From Concord, Irabor moved on to The Guardian, where he proved himself as a no-nonsense, swashbuckling newsroom leader and manager. He later went on to edit The Guardian Express, one of the best evening newspapers in the history of Nigerian journalism. It was Nduka Irabor's success as editor that inspired and gave me the confidence that I could edit a paper. In 1989, I was asked to conceptualize and edit Weekend Concord, Nigeria's first ever Saturday newspaper that created its own niche of human angle reportage. And the rest, as they say, is history.

This column is not about me per se. It is about Nduka Irabor, a reporter's reporter and a leader of a generation of newspaper people. I believe there is the Nduka Irabor School of journalism with a long list of people he has trained or influenced. One day, I pray it will also be said that there is the Mike Awoyinfa School of Journalism, just as there is the Dele Giwa School of Journalism.
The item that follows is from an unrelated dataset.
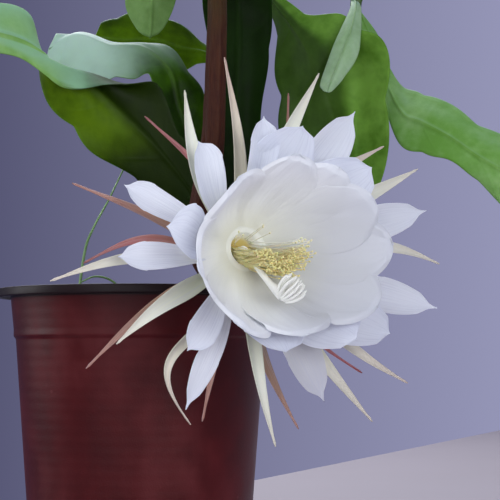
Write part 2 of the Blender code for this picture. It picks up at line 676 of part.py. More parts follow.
def build_style(parts):
    """The style, from the throat's floor out, and the stigma's fingers at its end."""
    points = in_flower(through(np.array(STYLE_ROUTE) * MM, np.linspace(0, 1, 9)))
    style = tube("flower_style", points, [STYLE_RADIUS] * len(points), parts, "white", 1)
    tip = np.array(STYLE_ROUTE[-1]) * MM
    ahead = STIGMA_WAY / np.linalg.norm(STIGMA_WAY)
    side = np.cross(ahead, [0, 1, 0])
    side /= np.linalg.norm(side)
    fingers = []
    for number in range(STIGMA_LOBES):
        turn = number * math.pi * (3 - math.sqrt(5))
        share = math.sqrt((number + 0.5) / STIGMA_LOBES)
        out = (math.cos(turn) * side + math.sin(turn) * np.cross(ahead, side)) * share
        start = tip + out * STIGMA_BASE - ahead * STYLE_RADIUS
        middle = tip + (ahead * 0.5 + out * STIGMA_SPREAD * 0.8) * STIGMA_LENGTH
        end = tip + (ahead * (1 - 0.18 * share ** 2) + out * STIGMA_SPREAD) * STIGMA_LENGTH
        line = in_flower([start, middle, end])
        fingers.append(tube("finger", line, FINGER_RADII, parts, "white", 0))
    return fuse(style, fingers)


def build_plant(parts, cutters):
    """The cane, the leaves and the shoots."""
    cane_points = through(np.array(CANE_ROUTE) * MM, np.linspace(0, 1, 30))
    tube("cane", cane_points, [CANE_RADIUS] * len(cane_points), parts, "green")
    clear_radii = [CANE_RADIUS + GAP] * len(cane_points)
    clear_cane = tube("clear_cane", cane_points, clear_radii, cutters, "green")
    grown = [
        leaf("leaf_right", LEAF_RIGHT, parts),
        leaf("leaf_far_right", LEAF_FAR_RIGHT, parts),
        leaf("leaf_young", LEAF_YOUNG, parts, "pale green", rows=11, lobes=2.5, notch=0.06),
        leaf("leaf_back_left", LEAF_BACK_LEFT, parts, rows=15, lobes=3.5),
        leaf("leaf_tip_left", LEAF_TIP_LEFT, parts, "pale green", rows=15, lobes=3.5, notch=0.1),
    ]
    for blade in grown:
        boolean(blade, clear_cane, "DIFFERENCE", "MANIFOLD")
    bpy.data.objects.remove(clear_cane)
    rooted = [
        ("leaf_centre", LEAF_CENTRE, FOOT_CENTRE),
        ("leaf_left_front", LEAF_LEFT_FRONT, FOOT_LEFT_FRONT),
        ("leaf_left_rear", LEAF_LEFT_REAR, FOOT_LEFT_REAR),
    ]
    for name, stations, route in rooted:
        fuse(leaf(name, stations, parts), [foot(name + "_foot", route, parts)])
    for name, route in (("shoot_tall", SHOOT_TALL), ("shoot_low", SHOOT_LOW)):
        points = through(np.array(route) * MM, np.linspace(0, 1, 12))
        radii = np.linspace(SHOOT_RADIUS, 0.5 * SHOOT_RADIUS, len(points))
        tube(name, points, radii, parts, "green", 0)


def stem_routes():
    """Each stem that stands in the soil, with its radius."""
    return {
        "cane": (CANE_ROUTE, CANE_RADIUS),
        "centre": (FOOT_CENTRE, FOOT_RADIUS_LOW),
        "left_front": (FOOT_LEFT_FRONT, FOOT_RADIUS_LOW),
        "left_rear": (FOOT_LEFT_REAR, FOOT_RADIUS_LOW),
        "shoot_tall": (SHOOT_TALL, SHOOT_RADIUS),
        "shoot_low": (SHOOT_LOW, SHOOT_RADIUS),
    }


def main():
    """Build the potted epiphyllum."""
    clear_scene()
    parts = new_collection("potted_epiphyllum")
    cutters = new_collection("cutters")
    build_pot(parts, cutters)
    build_soil(parts, cutters, stem_routes())
    build_plant(parts, cutters)
    clear_leaf = leaf("clear_leaf", LEAF_CENTRE, cutters, extra=1.5 * MM)
    build_tube(parts, clear_leaf)
    bpy.data.objects.remove(clear_leaf)
    build_whorl("flower_rose_tepals", parts, "rose", ROSE_RING, ROSE, ROSE_TEPALS)
    build_whorl("flower_cream_tepals", parts, "cream", CREAM_RING, CREAM, CREAM_TEPALS)
    build_petals(parts)
    build_stamens(parts)
    build_style(parts)


if __name__ == "__main__":
    main()
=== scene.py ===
"""The looks of a potted epiphyllum in flower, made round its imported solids.

Each piece is a surface worked out from two parameters and put straight into a mesh: blades for leaves
and petals, rods for stems and filaments, turned skins for the pot, the soil and the flower's throat.
Metres, +Z up, front towards -Y, origin under the middle of the pot.
"""

import logging
import math
from dataclasses import dataclass, field
from enum import Enum

import bpy
import numpy as np
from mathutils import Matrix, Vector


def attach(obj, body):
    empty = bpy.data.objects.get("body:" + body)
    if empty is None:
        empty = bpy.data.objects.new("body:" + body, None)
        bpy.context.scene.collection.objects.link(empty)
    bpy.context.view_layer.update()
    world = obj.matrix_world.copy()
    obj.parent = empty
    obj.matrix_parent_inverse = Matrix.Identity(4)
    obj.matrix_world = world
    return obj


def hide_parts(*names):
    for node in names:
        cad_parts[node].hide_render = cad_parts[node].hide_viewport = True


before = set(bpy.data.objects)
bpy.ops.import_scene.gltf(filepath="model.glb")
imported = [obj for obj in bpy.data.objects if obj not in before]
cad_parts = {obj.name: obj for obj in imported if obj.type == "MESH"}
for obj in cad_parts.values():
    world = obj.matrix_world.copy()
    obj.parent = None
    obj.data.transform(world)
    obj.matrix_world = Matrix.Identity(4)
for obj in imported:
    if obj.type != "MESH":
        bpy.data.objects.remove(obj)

MM = 0.001
LOG = logging.getLogger("epiphyllum")
Array = np.ndarray
Colour = tuple[float, float, float]
Row = tuple[float, ...]
X_AXIS, Y_AXIS, Z_AXIS = np.eye(3)


def srgb(red: float, green: float, blue: float) -> Colour:
    """A screen colour as the linear values that a shader takes.

    Args:
        red: Red from 0 to 255.
        green: Green from 0 to 255.
        blue: Blue from 0 to 255.

    Returns:
        The linear red, green and blue, from 0 to 1.
    """
    return tuple(((part / 255 + 0.055) / 1.055) ** 2.4 if part > 10 else part / 3294
                 for part in (red, green, blue))


def unit(vectors: Array) -> Array:
    """Vectors of length one in the same directions.

    Args:
        vectors: Any array whose last axis holds x, y and z.

    Returns:
        The array with each vector divided by its length.
    """
    return vectors / np.maximum(np.linalg.norm(vectors, axis=-1, keepdims=True), 1e-12)


def smooth(values: Array, low: float = 0.0, high: float = 1.0) -> Array:
    """A soft step: 0 below low, 1 above high, and 3x^2 - 2x^3 in between.

    Args:
        values: Where to read the step.
        low: The place where the step starts.
        high: The place where the step ends.

    Returns:
        The step's height at each value.
    """
    x = np.clip((np.asarray(values, float) - low) / (high - low), 0, 1)
    return x * x * (3 - 2 * x)


def through(values: Array, at: Array) -> Array:
    """Read a smooth curve through rows of values, a Catmull-Rom spline with straight ends.

    Args:
        values: The rows that the curve passes through.
        at: Places along it, 0 at the first row and 1 at the last.

    Returns:
        One row for each place.
    """
    rows = np.asarray(values, float)
    last = len(rows) - 1
    rows = np.concatenate([2 * rows[:1] - rows[1:2], rows, 2 * rows[-1:] - rows[-2:-1]])
    where = np.asarray(at, float) * last
    cell = np.clip(where.astype(int), 0, last - 1)
    x = (where - cell).reshape(-1, *[1] * (rows.ndim - 1))
    a, b, c, d = (rows[cell + step] for step in range(4))
    return 0.5 * (2 * b + (c - a) * x + (2 * a - 5 * b + 4 * c - d) * x ** 2
                  + (3 * b - a - 3 * c + d) * x ** 3)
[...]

That is how to measure professional success.

Now, the Nduka Irabor story will not be complete or balanced, if I omit the fact that the military used his office as the Chief Press Secretary to the then Vice President Augustus Aikhomu to issue a press release, which cancelled one of the best elections ever in the history of Nigeria, thereby denying Chief M.K. O. Abiola the sacred mandate to rule Nigeria. Well, no one will blame my friend or hold him fully responsible for this. He was simply obeying orders from above. You don't blame the messenger. Or do you? The people who cancelled the June 12 elections know themselves and history will bring them to book.

At the personal level, my only 'grouse' with Nduka Irabor is that he wouldn't grant me any interview —even if it is for the biography of our other friend, Dr. Mike Adenuga, which should be out this year. His point seems to be that, after so many years of starting our lives together as reporters, emotionally, he cannot stand the fact of me turning the table against him now and firing questions at him.